Market-Sizing & Forecasting
Our core model begins with a top-down reconstruction of annual demand pools using production volumes of smartphones, vehicles, smart-home nodes, and industrial robots, matched with sensor penetration ratios suggested by primary interviews. Results are then corroborated through selective bottom-up roll-ups of leading supplier revenues and sampled ASP × unit calculations to refine totals. Key variables like smartphone output, ADAS attach rates, residential IoT node growth, semiconductor silicon wafer starts, and average combo-sensor pricing drive both historical estimates and projections. Multivariate regression with scenario analysis projects each variable, and ARIMA smoothing checks short-term inflections. Where bottom-up gaps exist, ratios from the most comparable peer group are applied before cross-checks.
Data Validation & Update Cycle
Outputs undergo three-step analyst review, anomaly scans against independent KPIs, and variance thresholds that trigger re-contact of experts. Reports refresh annually, while significant policy shifts or supply shocks prompt interim revisions. A brief final pass ensures clients receive the latest calibrated view.
Why Mordor's Motion Sensor Baseline Inspires Confidence
Published figures often diverge because firms pick different product mixes, treat combo sensors inconsistently, or refresh models on uneven cadences.
Key gap drivers include varied inclusion of hybrid radar modules, whether smartphone IMUs are booked at full ASP or blended, and currency translation points. According to Mordor Intelligence, our 2025 base year of USD 2.57 billion reflects only motion-specific hardware and excludes cameras, whereas other publishers frequently fold broader sensing or imaging IC revenue, inflating totals. Some also project aggressive consumer-electronics rebounds without cross-checking foundry capacity or OEM inventory data before adjusting growth curves.
Benchmark comparison
| Market Size | Anonymized source | Primary gap driver |
|---|---|---|
| USD 2.57 B | Mordor Intelligence | - |
| USD 8.72 B | Global Consultancy A | includes imaging sensors and counts packaged modules twice |
| USD 9.30 B | Industry Association B | converts FY2019 USD at 2025 rates, assumes uniform 8 % ASP rise |
Taken together, the contrast shows how Mordor's disciplined scoping, dual-path validation, and yearly refresh cadence give decision-makers a dependable, transparent baseline aligned with real supply and demand markers.
Key Questions Answered in the Report
What is the current size of the motion sensor market?
The motion sensor market stands at USD 2.57 billion in 2025 and is projected to reach USD 3.26 billion by 2030.
Which application segment is growing the fastest?
Smart-home and building automation is expanding at a 7.2% CAGR, outpacing traditional consumer electronics demand.
Why are Combo/IMU sensors gaining share?
They integrate multiple axes of motion detection in one package, reducing board size and enabling advanced sensor-fusion features that designers need for wearables and ADAS.

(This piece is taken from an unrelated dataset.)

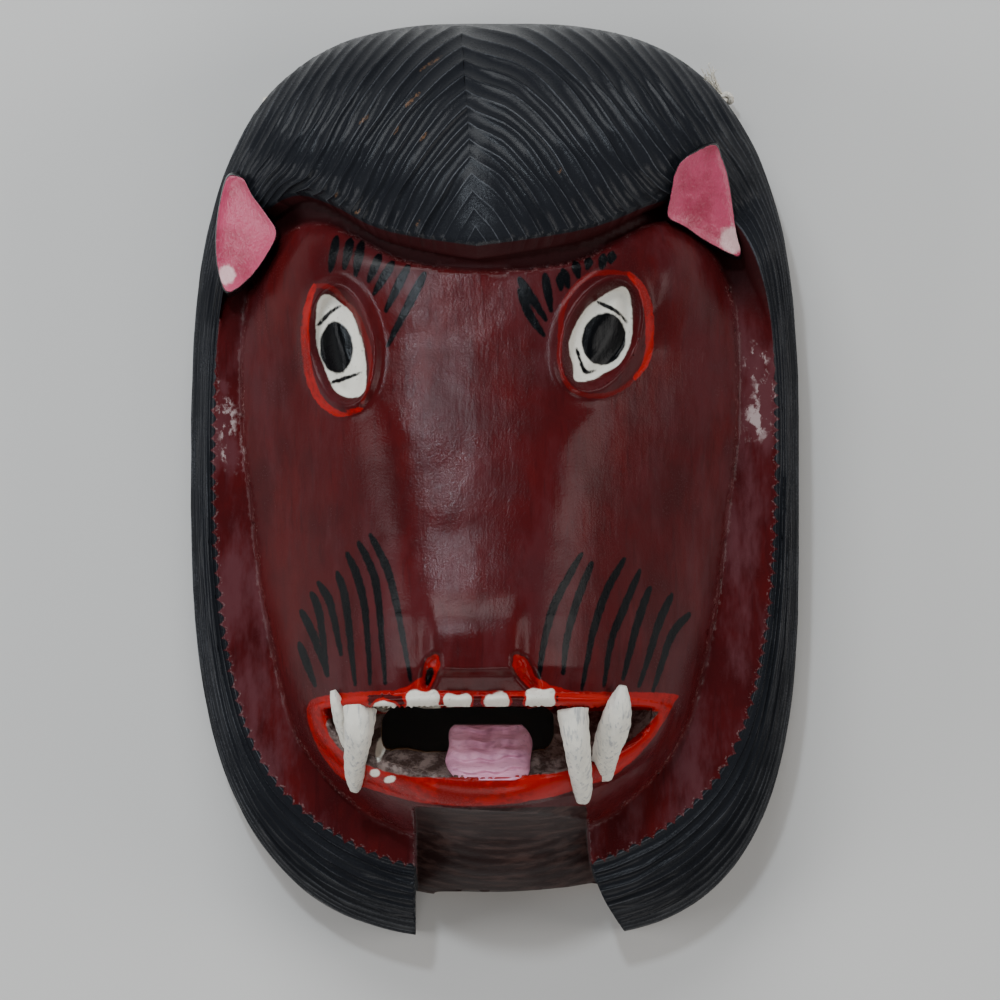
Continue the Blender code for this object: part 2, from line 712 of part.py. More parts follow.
def make_hollow_cutter(tree):
    # The gouged inside, which keeps the wall's thickness under the whole front

    def roof(x, y):
        # Highest point over x, y that is still a wall's thickness away from the front
        z = 0.0
        for _ in range(60):
            room = tree.find_nearest(Vector((x, y, z)))[3] - WALL
            if room < 0.00005:
                break
            z += room * 0.9
        return z

    def reach(turn):
        low, high = 0.0, MASK_HEIGHT
        for _ in range(24):
            middle = (low + high) / 2
            spot = Vector((middle * math.cos(turn), middle * math.sin(turn), 0))
            inside = spot.length < HALF_HEIGHT * UNIT_Y and tree.find_nearest(spot)[3] > WALL
            inside = inside and tree.ray_cast(spot, Vector((0, 0, 1)))[0] is not None
            low, high = (middle, high) if inside else (low, middle)
        return low

    turns = [2 * math.pi * index / HOLLOW_SIDES for index in range(HOLLOW_SIDES)]
    reaches = [reach(turn) for turn in turns]
    heights = np.zeros((HOLLOW_RINGS, HOLLOW_SIDES))
    shares = [math.sin(math.pi / 2 * ring / HOLLOW_RINGS) for ring in range(1, HOLLOW_RINGS + 1)]
    for ring, share in enumerate(shares):
        for index, turn in enumerate(turns):
            x = reaches[index] * share * math.cos(turn)
            y = reaches[index] * share * math.sin(turn)
            heights[ring, index] = roof(x, y)
    for _ in range(HOLLOW_SMOOTHING):
        beside = (np.roll(heights, 1, 1) + np.roll(heights, -1, 1)) / 2
        heights[:-1] = 0.5 * heights[:-1] + 0.5 * beside[:-1]
    rings = []
    for ring, share in enumerate(shares):
        rings.append([
            (reaches[index] * share * math.cos(turn), reaches[index] * share * math.sin(turn),
             heights[ring, index] if ring < HOLLOW_RINGS - 1 else 0.0)
            for index, turn in enumerate(turns)
        ])
    rings.append([(x, y, -WALL) for x, y, _ in rings[-1]])
    return loft_object(rings, "hollow")


def make_arch_cutter():
    middle, half_width, height = CHIN_ARCH
    bm = bmesh.new()
    bmesh.ops.create_cone(bm, cap_ends=True, segments=32, radius1=1, radius2=1, depth=2)
    turn = Matrix.Rotation(math.pi / 2, 4, "X")
    depth = (CHIN_LINE[-1][0] - ARCH_START) / 2
    size = Matrix.Diagonal((half_width * UNIT_X, -depth * UNIT_Y, height * UNIT_Z, 1))
    spot = place(middle, ARCH_START + depth, 0)
    bmesh.ops.transform(bm, matrix=Matrix.Translation(spot) @ size @ turn, verts=bm.verts)
    bmesh.ops.recalc_face_normals(bm, faces=bm.faces)
    return finish_object(bm, "chin_arch")


def make_slot_cutter():
    # The way from the mouth's bowl through to the hollow
    left, right, low, high = SLOT
    points = []
    for x, y, first in (
        (right - SLOT_CORNER, high - SLOT_CORNER, 0), (left + SLOT_CORNER, high - SLOT_CORNER, 1),
        (left + SLOT_CORNER, low + SLOT_CORNER, 2), (right - SLOT_CORNER, low + SLOT_CORNER, 3),
    ):
        for step in range(4):
            turn = (first + step / 3) * math.pi / 2
            points.append((x + SLOT_CORNER * math.cos(turn), y + SLOT_CORNER * math.sin(turn)))
    bottom = [place(x, y, 30) for x, y in points]
    top = [place(x, y, SLOT_TOP) for x, y in points]
    return loft_object([bottom, top], "mouth_slot")


def hole_frame(side):
    # Point on the outer wall where the twine's hole starts, and the way out of the wood
    outer = outline_point(HOLE_ANGLE, side)
    out = outline_normal(*outer)
    rim = float(np.interp(HOLE_ANGLE, [row[0] for row in RIM_LEVELS], [row[1] for row in RIM_LEVELS]))
    lean = WALL_LEAN * (rim * UNIT_Z - HOLE_LEVEL)
    spot = place(outer[0], outer[1], 0) - out * lean
    return Vector((spot.x, spot.y, HOLE_LEVEL)), out


def make_hole_cutter(side):
    spot, out = hole_frame(side)
    radius = (TWINE_DIAMETER + HOLE_CLEARANCE) / 2
    bm = bmesh.new()
    bmesh.ops.create_cone(bm, cap_ends=True, segments=12, radius1=radius, radius2=radius, depth=4 * WALL)
    turn = Vector((0, 0, 1)).rotation_difference(out).to_matrix().to_4x4()
    bmesh.ops.transform(bm, matrix=Matrix.Translation(spot) @ turn, verts=bm.verts)
    return finish_object(bm, "twine_hole_left" if side < 0 else "twine_hole_right")


def make_ear(name, tree):
    # A dished leaf of wood on the plane that lies just clear of the wood below it
    loop = spline(EARS[name], 3, closed=True)
    grounds = []
    for x, y in loop:
        hit = tree.ray_cast(place(x, y, 2 * SHEET_DEPTH), Vector((0, 0, -1)))[0]
        grounds.append(hit.z / UNIT_Z)
    terms = np.column_stack([loop, np.ones(len(loop))])
    slope = np.linalg.lstsq(terms, np.array(grounds), rcond=None)[0]
    clear = float((np.array(grounds) - terms @ slope).max()) + EAR_RISE
    rings = []
    for grow, lift in ((EAR_FOOT, -EAR_THICKNESS), (0.0, 0.0), (-EAR_EDGE, -EAR_DISH)):
        rings.append([
            place(x, y, slope[0] * x + slope[1] * y + slope[2] + clear + lift)
            for x, y in moved_loop(loop, grow)
        ])
    return loft_object(rings, "ear_" + name)


def make_tongue():
    left, right, front, back = TONGUE

    def row_xs(y):
        # The plan is rounded at its corners
        off = abs(2 * (y - front) / (back - front) - 1)
        inset = TONGUE_CORNER * off ** 4
        return [left + inset + (right - left - 2 * inset) * column / 8 for column in range(9)]

    def under(x, y):
        return float(mouth_floor(x, y)) - TONGUE_ROOT

    def top(x, y):
        share = (y - front) / (back - front)
        across = (2 * x - left - right) / (right - left)
        round_side = max(1 - across ** 4, 0) ** 0.5
        ridge = TONGUE_RIDGE_DEPTH * math.cos(2 * math.pi * TONGUE_RIDGES * share)
        rise = (TONGUE_RISE + ridge) * round_side + TONGUE_LIFT * (share - 0.4)
        return float(mouth_floor(x, y)) + rise

    rows = [front + (back - front) * row / (4 * TONGUE_RIDGES) for row in range(4 * TONGUE_RIDGES + 1)]
    return grid_object(row_xs, rows, top, under, "tongue")


def tube_mesh(points, radii, thickness, resolution, name):
    # Mesh of a round curve through points, with its caps welded
    curve = bpy.data.curves.new(name, "CURVE")
    curve.dimensions = "3D"
    curve.bevel_depth = thickness / 2
    curve.bevel_resolution = resolution
    curve.use_fill_caps = True
    line = curve.splines.new("POLY")
    line.points.add(len(points) - 1)
    for point, spot, radius in zip(line.points, points, radii):
        point.co = (*spot, 1)
        point.radius = radius
    holder = bpy.data.objects.new(name, curve)
    bpy.context.scene.collection.objects.link(holder)
    depsgraph = bpy.context.evaluated_depsgraph_get()
    mesh = bpy.data.meshes.new_from_object(holder.evaluated_get(depsgraph))
    bpy.data.objects.remove(holder)
    bm = bmesh.new()
    bm.from_mesh(mesh)
    bmesh.ops.remove_doubles(bm, verts=bm.verts, dist=0.000001)
    bmesh.ops.recalc_face_normals(bm, faces=bm.faces)
    return finish_object(bm, name)


def make_fang(name):
    curve = spline(FANGS[name], 3)
    points = [place(x, y, float(plate_height(x, y)) + rise) for x, y, rise, _ in curve]
    radii = [radius for _, _, _, radius in curve]
    return tube_mesh(points, radii, 2 * UNIT_X, 2, "fang_" + name)


def resampled(points, step):
    # Points at even distances along a smooth curve through the route
    curve = spline(points, 12)
    runs = np.linalg.norm(np.diff(curve, axis=0), axis=1)
    along = np.concatenate([[0], np.cumsum(runs)])
    count = max(int(along[-1] / step), 2)
    spots = np.linspace(0, along[-1], count + 1)
    return np.stack([np.interp(spots, along, curve[:, axis]) for axis in range(3)], 1)


def twine_route():
    # Middle line of the twine: through the right hole, slack over the floor, out on the left
    ends = {}
    for side in (-1, 1):
        spot, out = hole_frame(side)
        tip = spot + out * (KNOT_SLACK[side] - KNOT_SLACK[-1] * 2)
        ends[side] = [tip] + [spot - out * run for run in TWINE_IN_HOLE]
        mouth = spot - out * TWINE_MOUTH
        ends[side].append(Vector((mouth.x, mouth.y, HOLE_LEVEL - 0.0007)))
    mouth = ends[1][-1]
    sag = [Vector((share * mouth.x, mouth.y - fall, height)) for share, fall, height in TWINE_SAG]
    return ends[1] + sag + ends[-1][::-1]


def make_twine():
    points = resampled(twine_route(), TWINE_STEP)
    curve = bpy.data.curves.new("hanging_twine", "CURVE")
    curve.dimensions = "3D"
    curve.bevel_depth = TWINE_DIAMETER / 2
    curve.bevel_resolution = 2
    curve.use_fill_caps = True
    line = curve.splines.new("POLY")
    line.points.add(len(points) - 1)
    for point, spot in zip(line.points, points):
        point.co = (*spot, 1)
    return bpy.data.objects.new("hanging_twine", curve)


def knot_middle(side):
    spot, out = hole_frame(side)
    return spot + out * (KNOT_DIAMETERS[side] / 2 + KNOT_SLACK[side])


def make_knot(side):
    radius = KNOT_DIAMETERS[side] / 2
    name = "twine_knot_left" if side < 0 else "twine_knot_right"
    bm = bmesh.new()
    bmesh.ops.create_uvsphere(bm, u_segments=12, v_segments=8, radius=radius)
    bmesh.ops.translate(bm, vec=knot_middle(side), verts=bm.verts)
    return finish_object(bm, name)


def make_tail():
    # The frayed end that stands away from the right knot
    middle = knot_middle(1)
    points = [tuple(middle + Vector(spot)) for spot in spline(TAIL, 3)]
    radii = [1 + 0.7 * index / (len(points) - 1) for index in range(len(points))]
    return tube_mesh(points, radii, TWINE_DIAMETER, 2, "twine_tail")


def coloured(obj, name, roughness):
    material = bpy.data.materials.new(name)
    material.use_nodes = True
    shader = material.node_tree.nodes["Principled BSDF"]
    shader.inputs["Base Color"].default_value = (*COLOURS[name], 1)
    shader.inputs["Roughness"].default_value = roughness
    shader.inputs["Metallic"].default_value = 0
    obj.data.materials.clear()
    obj.data.materials.append(material)


def collection_for(name):
    collection = bpy.data.collections.new(name)
    bpy.context.scene.collection.children.link(collection)
    return collection


def hide_tool(obj, collection):
    collection.objects.link(obj)
    obj.hide_render = True
    obj.display_type = "WIRE"


def add_boolean(obj, operation, collection):
    modifier = obj.modifiers.new(collection.name, "BOOLEAN")
    modifier.operation = operation
    modifier.operand_type = "COLLECTION"
    modifier.collection = collection
    modifier.solver = "EXACT"


def main():
    for obj in list(bpy.data.objects):
        bpy.data.objects.remove(obj)
    parts = collection_for("animal_mask")
    gap = collection_for("cut_between_lobes")
    away = collection_for("carved_away")
    standing = collection_for("left_standing")

    block = make_block()
    parts.objects.link(block)
    coloured(block, "mask", 0.3)
    hide_tool(make_chin_cutter(), gap)
    add_boolean(block, "DIFFERENCE", gap)
    tree = front_tree(block)
    cutters = [make_hollow_cutter(tree), make_slot_cutter(), make_arch_cutter()]
    for tool in cutters + [make_hole_cutter(side) for side in (-1, 1)]:
        hide_tool(tool, away)
    add_boolean(block, "DIFFERENCE", away)
    for tool in [make_ear(name, tree) for name in EARS] + [make_fang(name) for name in FANGS]:
        hide_tool(tool, standing)
    hide_tool(make_tongue(), standing)
    add_boolean(block, "UNION", standing)

    left_knot = make_knot(-1)
    right_knot = make_knot(1)
    tails = collection_for("knot_tail")
    hide_tool(make_tail(), tails)
    add_boolean(right_knot, "UNION", tails)
    for piece in (make_twine(), left_knot, right_knot):
        parts.objects.link(piece)
        coloured(piece, "twine", 0.9)


main()
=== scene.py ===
# Carved and painted wooden animal mask, lying on its back rim with its hanging twine
import math

import bmesh
import bpy
import numpy as np
from mathutils import Matrix, Vector
from mathutils.bvhtree import BVHTree
from mathutils.geometry import delaunay_2d_cdt
from mathutils.kdtree import KDTree


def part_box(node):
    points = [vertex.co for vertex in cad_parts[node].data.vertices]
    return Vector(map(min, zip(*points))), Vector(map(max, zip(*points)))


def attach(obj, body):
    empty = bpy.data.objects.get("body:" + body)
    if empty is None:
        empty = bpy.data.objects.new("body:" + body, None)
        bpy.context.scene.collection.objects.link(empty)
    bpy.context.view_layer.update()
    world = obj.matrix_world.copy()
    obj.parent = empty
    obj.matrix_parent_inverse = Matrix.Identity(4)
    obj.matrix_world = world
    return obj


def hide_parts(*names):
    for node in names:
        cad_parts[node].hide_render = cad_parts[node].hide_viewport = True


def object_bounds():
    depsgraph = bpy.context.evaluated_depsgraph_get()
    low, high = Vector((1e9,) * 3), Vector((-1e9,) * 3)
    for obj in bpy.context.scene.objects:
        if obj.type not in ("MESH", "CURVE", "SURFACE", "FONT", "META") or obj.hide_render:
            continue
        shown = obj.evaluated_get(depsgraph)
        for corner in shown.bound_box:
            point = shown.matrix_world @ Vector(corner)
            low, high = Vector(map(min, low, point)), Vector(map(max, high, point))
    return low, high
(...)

How do new automotive safety rules affect demand?
US and EU regulations make features like blind-spot detection and driver-state monitoring compulsory, ensuring steady multi-year orders for inertial and radar sensors.
What are the main obstacles to faster market growth?
High costs of next-generation MEMS, supply-chain fragility in advanced wafer nodes, and privacy concerns surrounding ubiquitous sensing temper adoption rates.
Which region leads the motion sensor market?
Asia-Pacific holds the largest regional share at 37.4%, supported by dense electronics manufacturing ecosystems and expanding electric-vehicle production.